Aucune évocation de l’Egypte, ni celle d’aujourd’hui ni celle de l’Antiquité, César et Cléopatre pourraient être n’importe qui d’autre dans un contexte de guerre, détachés de toute référence historique. Le spectacle ne réussit pas non plus à donner une identité psychologique aux personnages – c’est une dimension non pertinente dans une œuvre de cette époque – et peine à les occuper pendant qu’ils chantent. Il leur accorde cependant une identité par le costume et par des attitudes très typées, faisant par exemple de Sesto un adolescent rebelle à peine sorti de l’enfance, et de Tolemeo un être veule au genre indécis, passablement névrosé et le visage enté d’une immense mèche blonde. A Cornelia, il n’octroie aucune grandeur, pas même celle du désespoir, pourtant si présente dans la magnifique musique de Haendel.
© SF Rittershaus
Ces partis étant pris, Tcherniakov a-t-il réussi son défi ? Sans doute pas entièrement. Le spectacle très monochrome est peu séduisant, en constant décalage esthétique et sémantique avec la musique, et renonce à trouver un fil à l’action qui se résume finalement en une suite de scènes décousues, ce que précisément il disait redouter dans l’interview, entrecoupées de quelques instants de noir absolu faute d’avoir trouvé comment les articuler l’une à l’autre. Mais il aura montré tant et plus, et avec une agressivité parfois difficile à supporter, les horreurs de la guerre et les outrances du récit, pour qui n’en serait pas encore convaincu.
Au plan musical, il faut saluer la qualité du travail d’orchestre très abouti mené par Emmanuelle Haïm à la tête de ses troupes du Concert d’Astrée, qui insuffle une énergie constante à son discours et soutien sans faillir la dynamique musicale de la soirée. Avec un grand souci du détail, une belle richesse d’exécution du continuo et animée d’un véritable amour de la partition, la cheffe signe ici une très belle performance. Emmanuelle Haïm avait déjà participé à deux reprises au Festival de Salzbourg : une première fois en 1999 en tant que claveciniste dans un production des Boréades de Rameau dirigée par Simon Rattle, et une deuxième fois en 2004, lorsqu’assistante de Rattle elle dirigea David et Jonathas de Charpentier au festival de Pâques. Elle y revient donc aujourd’hui par la grande porte et ne démérite pas.
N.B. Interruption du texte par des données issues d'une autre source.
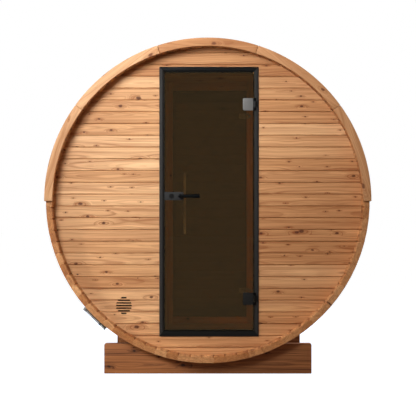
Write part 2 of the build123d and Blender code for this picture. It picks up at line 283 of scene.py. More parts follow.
class Outline:
    """A closed flat outline of lines and arcs in the Y-Z plane, which is extruded along +X."""

    def __init__(self, y: float, z: float) -> None:
        """Start the outline at a point."""
        self.shape = bmesh.new()
        self.first = self.last = self.shape.verts.new((0.0, y, z))

    def lines(self, *corners: Corner) -> "Outline":
        """Draw straight lines from corner to corner.

        Args:
            corners: Y and Z of each corner.

        Returns:
            The outline.
        """
        for corner in corners:
            drawn = self.shape.verts.new((0.0, *corner))
            self.shape.edges.new((self.last, drawn))
            self.last = drawn
        return self

    def arc(self, centre: Corner, degrees: float, steps: int) -> "Outline":
        """Draw an arc round a centre.

        Args:
            centre: Its Y and Z.
            degrees: Sweep, positive from +Y towards +Z.
            steps: Number of chords.

        Returns:
            The outline.
        """
        drawn = bmesh.ops.spin(
            self.shape, geom=[self.last], cent=(0.0, *centre), axis=(1, 0, 0),
            angle=math.radians(degrees), steps=steps,
        )["geom_last"]
        self.last = next(part for part in drawn if isinstance(part, bmesh.types.BMVert))
        return self

    def solid(self, depth: float, grain_in_plane: bool = False) -> Shape:
        """Close the outline and extrude it.

        Args:
            depth: How far it goes along X.
            grain_in_plane: Turn it so that the drawn Y becomes X, along the grain.

        Returns:
            The solid.
        """
        self.shape.edges.new((self.last, self.first))
        bmesh.ops.contextual_create(self.shape, geom=self.shape.edges[:])
        thickened(self.shape, (depth, 0, 0))
        if grain_in_plane:
            turn = axes((0, 0, 1), (1, 0, 0), (0, 1, 0))
            bmesh.ops.transform(self.shape, matrix=turn, verts=self.shape.verts)
        return self.shape


def axes(x: Point, y: Point, z: Point, origin: Point = (0, 0, 0)) -> Matrix:
    """Make the placing matrix that sends a part's own axes to these directions."""
    return Matrix.Translation(origin) @ Matrix((x, y, z)).transposed().to_4x4()


def facing_front(y: float) -> Matrix:
    """Place a part drawn as X along, Y up and Z outwards, with its face at y looking to -Y."""
    return axes((1, 0, 0), (0, 0, 1), (0, -1, 0), (0, y, 0))


def upright_front(y: float) -> Matrix:
    """Place an upright part: its X goes up, its Y goes to -X, and its Z looks to -Y."""
    return axes((0, 0, 1), (-1, 0, 0), (0, -1, 0), (0, y, 0))


def lying(origin: Point) -> Matrix:
    """Place a turned part with its own axis along X."""
    return axes((0, 0, -1), (0, 1, 0), (1, 0, 0), origin)


def round_barrel(angle: float, axis_z: float) -> Matrix:
    """Place a part on the barrel: X along the axis, Y round it and Z outwards from it."""
    across, up = math.sin(math.radians(angle)), math.cos(math.radians(angle))
    return axes((0, 1, 0), (up, 0, across), (across, 0, -up), (0, 0, axis_z))


# ---- material tools ------------------------------------------------------------------------


def paint(chart: Chart) -> Colour:
    """Turn a colour as written on a paint chart, 0 to 255, into linear light."""
    parts = (part / 255 for part in chart)
    return tuple(part / 12.92 if part <= 0.04045 else ((part + 0.055) / 1.055) ** 2.4 for part in parts)


class Nodes:
    """Adds nodes to one tree and wires them together."""

    def __init__(self, tree: bpy.types.NodeTree) -> None:
        """Work on a tree."""
        self.tree = tree

    def find(self, kind: str) -> bpy.types.Node:
        """Find the node of a kind that the tree came with."""
        return next(node for node in self.tree.nodes if node.type == kind)

    def feed(self, node: bpy.types.Node, inputs: Inputs) -> None:
        """Wire a node's inputs, or set them where the value is plain.

        Args:
            node: The node.
            inputs: The value of each input, by its name or number.
        """
        for key, value in inputs.items():
            socket = node.inputs[key]
            if isinstance(value, bpy.types.NodeSocket):
                self.tree.links.new(value, socket)
            elif isinstance(value, tuple) and len(socket.default_value) == 4:
                socket.default_value = (*value, 1.0)
            else:
                socket.default_value = value

    def add(self, kind: str, inputs: Inputs | None = None, **settings: object) -> bpy.types.Node:
        """Add a node.

        Args:
            kind: Its kind.
            inputs: The values of its inputs.
            settings: Its other settings.

        Returns:
            The node.
        """
        node = self.tree.nodes.new(kind)
        for name, value in settings.items():
            setattr(node, name, value)
        self.feed(node, inputs or {})
        return node

    def math(self, operation: str, one: Socket, other: Socket = 0.0, clamp: bool = False) -> Socket:
        """Work out one sum."""
        return self.add("ShaderNodeMath", {0: one, 1: other}, operation=operation, use_clamp=clamp).outputs[0]

    plus = partialmethod(math, "ADD")
    minus = partialmethod(math, "SUBTRACT")
    times = partialmethod(math, "MULTIPLY")

    def vector(self, operation: str, one: Socket, other: Socket = (0.0, 0.0, 0.0)) -> bpy.types.Node:
        """Work out one sum of vectors."""
        return self.add("ShaderNodeVectorMath", {0: one, 1: other}, operation=operation)

    def stretch(self, vector: Socket, x: float, y: float, z: float) -> Socket:
        """Scale a vector along its axes."""
        return self.vector("MULTIPLY", vector, (x, y, z)).outputs[0]

    def noise(self, vector: Socket, scale: float = 1.0, detail: float = 2.0, rough: float = 0.5) -> Socket:
        """Read smooth noise, from 0 to 1."""
        inputs = {"Vector": vector, "Scale": scale, "Detail": detail, "Roughness": rough}
        return self.add("ShaderNodeTexNoise", inputs, noise_dimensions="3D").outputs[0]

    def sway(self, vector: Socket, amount: float, *settings: float) -> Socket:
        """Read smooth noise either side of zero, times an amount."""
        return self.times(self.minus(self.noise(vector, *settings), 0.5), amount)

    def ease(self, value: Socket, low: Socket, high: Socket, start: float = 0.0, end: float = 1.0) -> Socket:
        """Step smoothly from a start to an end as a value goes from low to high."""
        inputs = {"Value": value, "From Min": low, "From Max": high, "To Min": start, "To Max": end}
        return self.add("ShaderNodeMapRange", inputs, interpolation_type="SMOOTHSTEP").outputs[0]

    def mix(self, factor: Socket, one: Socket, other: Socket, blend: str = "MIX") -> Socket:
        """Mix two colours."""
        inputs = {0: factor, 6: one, 7: other}
        return self.add("ShaderNodeMix", inputs, data_type="RGBA", blend_type=blend).outputs[2]

    def bump(self, height: Socket, strength: float, distance: float) -> Socket:
        """Turn a height into a normal that leans as the height does."""
        inputs = {"Strength": strength, "Distance": distance, "Height": height}
        return self.add("ShaderNodeBump", inputs).outputs["Normal"]

    def weighed(self, *terms: tuple[Socket, float]) -> Socket:
        """Add up values.

        Args:
            terms: Each value with its weight.

        Returns:
            The total.
        """
        parts = [self.times(value, weight) for value, weight in terms]
        total = parts[0]
        for part in parts[1:]:
            total = self.plus(total, part)
        return total


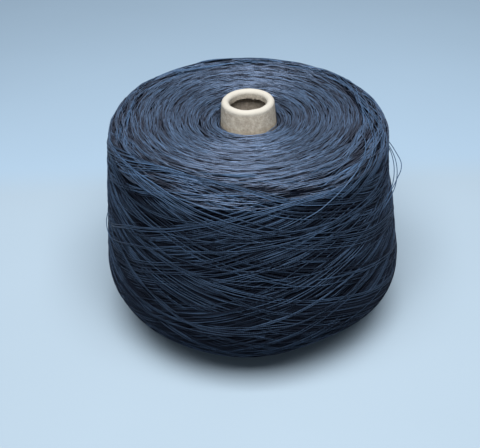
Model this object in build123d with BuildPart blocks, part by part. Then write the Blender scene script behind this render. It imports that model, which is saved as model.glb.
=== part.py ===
from build123d import *
from math import cos, pi, radians, sin, tan
import os

# A cross-wound cone of thread: three nested plies of paperboard rolled into a tapered
# tube, whose nose is turned in on itself, one wound body of thread, and the slack strands
# that stand off it. Z = 0 is the plane that the cone's base stands on, and +Z is the axis.

# ---------- driving dimensions (mm, degrees) ----------

CONE_HEIGHT = 170.0
HALF_ANGLE = 4.333           # 4 degrees 20 minutes
NOSE_RADIUS = 18.25          # outside of the rolled nose
PLY_THICKNESS = 0.8
PLY_NAMES = ("cone_inner_ply", "cone_core_ply", "cone_outer_ply")
CREASE_RADIUS = 0.3          # inside of the nose's fold
LIP_DEPTH = 3.4              # turned-in lip, below the centre of the fold

THREAD_DIAMETER = 0.6
WOUND_FROM = 8.5             # height where the winding leaves the cone at its base
WOUND_TO = 153.0             # and at its nose
TOP_CORNER = (95.0, 159.5)   # radius and height of the top shoulder, before rounding
BASE_CORNER = (112.0, 19.5)  # radius and height of the lower shoulder, before rounding
TOP_SHOULDER_RADIUS = 11.0
BASE_SHOULDER_RADIUS = 33.0
TOP_CROWN = 1.5              # how far the top face bows above a straight line
RUN_SHARE = 0.45             # how much of the shorter run each bend of a strand takes up

# Slack strands: azimuth in degrees from +X towards +Y, radius and height.
# Each one leaves the winding at its first point and goes back into it at its last.
RIGHT_INNER_LOOP = [
    (13, 98.0, 128), (5, 100.4, 125), (-3, 102.1, 121),
    (-11, 102.5, 117), (-19, 101.7, 113), (-27, 100.0, 109),
]
RIGHT_MIDDLE_LOOP = [
    (12, 97.5, 130), (4, 101.2, 125), (-4, 104.0, 121),
    (-12, 104.7, 116), (-20, 103.2, 111), (-28, 100.2, 107),
]
RIGHT_OUTER_LOOP = [
    (8, 97.4, 131), (3, 101.0, 128.5), (-2, 104.0, 125.5), (-6, 107.0, 123),
    (-9.5, 106.8, 120), (-13, 104.4, 117.5), (-18, 102.8, 115), (-24, 99.6, 112),
]
LEFT_LOOP = [(207, 104.0, 78), (200, 106.2, 81), (193, 107.5, 84), (186, 106.0, 87), (179, 102.4, 90)]
SHOULDER_STRAND = [
    (-26, 83.5, 158.4), (-32, 88.4, 160.7), (-38, 92.7, 158.6),
    (-44, 95.7, 155.4), (-50, 97.4, 151.4), (-55.5, 98.1, 146.8),
    (-61, 98.6, 142.2), (-66.5, 99.1, 137.8), (-72, 97.6, 133.8),
]
STRANDS = {
    "right_inner_loop": RIGHT_INNER_LOOP,
    "right_middle_loop": RIGHT_MIDDLE_LOOP,
    "right_outer_loop": RIGHT_OUTER_LOOP,
    "left_loop": LEFT_LOOP,
    "shoulder_strand": SHOULDER_STRAND,
}

# ---------- derived dimensions ----------

TAPER = tan(radians(HALF_ANGLE))
WALL_OFFSET = CREASE_RADIUS + len(PLY_NAMES) * PLY_THICKNESS  # fold centre to outer face
FOLD_RADIUS = NOSE_RADIUS - WALL_OFFSET                       # fold centre to the axis
FOLD_HEIGHT = CONE_HEIGHT - WALL_OFFSET
LIP_END = FOLD_HEIGHT - LIP_DEPTH


def wall_radius(offset, height):
    """Radius of the tapered wall's face that lies at this offset from the fold centre."""
    return FOLD_RADIUS + offset / cos(radians(HALF_ANGLE)) + (FOLD_HEIGHT - height) * TAPER


def fold_point(offset, angle):
    """Radius and height of a point on the nose's fold, at an angle above the horizontal."""
    turn = radians(angle)
    return (FOLD_RADIUS + offset * cos(turn), FOLD_HEIGHT + offset * sin(turn))


def cylindrical(azimuth, radius, height):
    """A point given by azimuth, radius and height, as X, Y and Z."""
    turn = radians(azimuth)
    return Vector(radius * cos(turn), radius * sin(turn), height)


def save(piece, name):
    """Label the finished piece and write its STEP file."""
    piece.part.label = name
    export_step(piece.part, f"parts/{name}.step")


# ---------- paper cone ----------

def cone_ply(inside, outside):
    """One ply: up the tapered wall, over the rolled nose and down the turned-in lip.

    inside and outside are its faces' offsets from the fold centre.
    """
    with BuildPart() as ply:
        with BuildSketch(Plane.XZ):
            with BuildLine():
                outer_fold = ThreePointArc(
                    fold_point(outside, HALF_ANGLE),
                    fold_point(outside, 90),
                    fold_point(outside, 180),
                )
                inner_fold = ThreePointArc(
                    fold_point(inside, HALF_ANGLE),
                    fold_point(inside, 90),
                    fold_point(inside, 180),
                )
                Polyline(
                    outer_fold @ 0,
                    (wall_radius(outside, 0), 0),
                    (wall_radius(inside, 0), 0),
                    inner_fold @ 0,
                )
                Polyline(
                    outer_fold @ 1,
                    (FOLD_RADIUS - outside, LIP_END),
                    (FOLD_RADIUS - inside, LIP_END),
                    inner_fold @ 1,
                )
            make_face()
        revolve(axis=Axis.Z)
    return ply


# ---------- wound thread ----------

def thread_package():
    """The wound body: a ring on the cone's wall with a dished top and rounded shoulders."""
    start = (wall_radius(WALL_OFFSET, WOUND_TO), WOUND_TO)
    finish = (wall_radius(WALL_OFFSET, WOUND_FROM), WOUND_FROM)
    crest = ((start[0] + TOP_CORNER[0]) / 2, (start[1] + TOP_CORNER[1]) / 2 + TOP_CROWN)
    with BuildPart() as package:
        with BuildSketch(Plane.XZ) as section:
            with BuildLine():
                ThreePointArc(start, crest, TOP_CORNER)
                Polyline(TOP_CORNER, BASE_CORNER, finish, start)
            make_face()
            fillet(section.vertices().sort_by(Axis.X)[-1], BASE_SHOULDER_RADIUS)
            fillet(section.vertices().sort_by(Axis.Y)[-1], TOP_SHOULDER_RADIUS)
        revolve(axis=Axis.Z)
    return package


def bend_radii(points):
    """The bend radius at each corner of a strand's route, from its shorter run and turn."""
    radii = []
    for before, corner, after in zip(points, points[1:], points[2:]):
        turn = radians((corner - before).get_angle(after - corner))
        shorter = min((corner - before).length, (after - corner).length)
        radii.append(RUN_SHARE * shorter / tan(turn / 2))
    return radii


def slack_strand(name, route):
    """A round strand swept along straight runs that are joined by tangent arcs."""
    points = [cylindrical(*place) for place in route]
    radii = bend_radii(points)
    print(name, "bend radii", [round(radius, 1) for radius in radii])
    with BuildPart() as strand:
        with BuildLine() as path:
            FilletPolyline(*points, radius=radii)
        with BuildSketch(Plane(origin=path.line @ 0, z_dir=path.line % 0)):
            Circle(THREAD_DIAMETER / 2)
        sweep()
    length = path.wire().length
    fullness = strand.part.volume / (pi * (THREAD_DIAMETER / 2) ** 2 * length)
    print(name, "length", round(length, 2), "volume over section times length", round(fullness, 5))
    return strand


# ---------- build and write every piece ----------

os.makedirs("parts", exist_ok=True)

for number, ply_name in enumerate(PLY_NAMES):
    ply_inside = CREASE_RADIUS + number * PLY_THICKNESS
    save(cone_ply(ply_inside, ply_inside + PLY_THICKNESS), ply_name)

save(thread_package(), "thread_package")

for strand_name, strand_route in STRANDS.items():
    save(slack_strand(strand_name, strand_route), strand_name)
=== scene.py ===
"""A package of sewing thread, cross-wound on a rolled paper cone.

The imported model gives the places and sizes. The winding is laid here strand by strand on a height
map of the package, so that each strand lies over those laid before it, and the paper cone is rolled
from its plies. Lengths inside the classes are in millimetres and become metres in the meshes.
"""
import logging
import math
from abc import ABC, abstractmethod
from dataclasses import dataclass, field
from enum import Enum
from typing import ClassVar

import bpy
import numpy as np
from mathutils import Matrix, Vector, noise

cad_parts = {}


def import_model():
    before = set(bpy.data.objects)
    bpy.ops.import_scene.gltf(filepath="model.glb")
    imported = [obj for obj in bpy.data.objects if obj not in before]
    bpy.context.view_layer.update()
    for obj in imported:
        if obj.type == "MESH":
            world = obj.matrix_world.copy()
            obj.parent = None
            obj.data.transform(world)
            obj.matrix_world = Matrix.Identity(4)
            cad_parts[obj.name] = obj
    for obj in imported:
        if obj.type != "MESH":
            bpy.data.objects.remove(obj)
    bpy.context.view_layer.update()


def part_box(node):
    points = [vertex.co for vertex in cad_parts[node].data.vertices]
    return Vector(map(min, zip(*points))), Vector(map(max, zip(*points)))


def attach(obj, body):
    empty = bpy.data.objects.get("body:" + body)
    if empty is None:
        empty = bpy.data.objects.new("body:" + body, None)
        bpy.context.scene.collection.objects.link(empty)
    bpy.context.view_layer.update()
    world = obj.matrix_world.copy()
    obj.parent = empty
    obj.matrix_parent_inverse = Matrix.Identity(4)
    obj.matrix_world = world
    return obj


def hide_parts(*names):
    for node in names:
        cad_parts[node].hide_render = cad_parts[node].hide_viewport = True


MM = 0.001
FULL_TURN = 2.0 * math.pi
FLANK_RADIUS = 103.0     # typical radius of the flank, which turns angles into lengths
TRAVERSE_RADIUS = 101.0  # mean radius over a whole traverse
TWIST_MAP = "thread_run"

log = logging.getLogger("thread_cone")


# --- small helpers ---------------------------------------------------------------------------------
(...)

Le casting vocal réunit quelques grandes pointures du chant baroque, mais les performances individuelles ne sont pas toujours à la hauteur des attentes. La distribution est dominée comme il se doit par le César de Christophe Dumaux, le roi de la vocalise, qui maîtrise parfaitement les difficultés techniques du rôle, fait preuve de puissance vocale quand il le faut et nous campe un César barbu et viril très convaincant. Pour lui donner la réplique, il trouve une Cléopatre à se mesure en la personne de Olga Kulchynska, présentée d’abord comme une bimbo en perruque rose lorsqu’elle se cache sous les traits de sa suivante, puis sous les siens propres, ceux d’une très belle brune longiligne. La voix est magnifique, solaire, les vocalises sont aisées et brillantes, pour ces deux-là, le contrat est parfaitement rempli. Lucile Richardot, qui chante Cornelia, nous a paru en petite forme vocale. Ses vocalises manquent de fluidité et la voix parait peu homogène, avec un registre grave presque masculin manquant de moelleux et de grâce. Le cas de Federico Fioro est différent. Certes, ce jeune homme est fin musicien, en plus d’être un acrobate accompli. Ses agitations permanentes nuisent cependant à la ligne vocale et il allège tellement la voix pour réaliser ses vocalises qu’elle en devient presqu’inaudible et sans couleur. Il tente bien de faire de cette faiblesse une force et accentue le côté adolescent fragile submergé par ses émotions, essayant de trouver ainsi une cohérence au personnage ; on finirait presque par y croire, mais il faut vraiment tendre l’oreille… Le contre-ténor ukrainien Yuri Mynenko ne convainc pas non plus totalement dans le rôle de Tolomeo ; mixant constamment entre voix de tête et voix de poitrine, il peine à trouver un socle technique pour vocaliser à son aise. Sans homogénéité de timbre il ne parvient pas non plus à stabiliser son discours musical, qui s’en trouve dès lors fort décousu et peu crédible. Andrey Zhilikhovsky est un Achilla solide et efficace, mais peu investi par le metteur en scène. Les deux interventions du chœur, dont Tcherniakov n’a su que faire sur scène et qu’il a donc relégué dans les coulisses, furent parfaites, rien à redire, mais on aurait aimé les voir.
Fait tout à fait inhabituel à Salzbourg, il y avait quelques sièges vides au début de la représentation. Il y en eut encore d’avantage après la pause. Cela n’empêcha pas de solides applaudissements à la fin du spectacle, mais un seul rappel.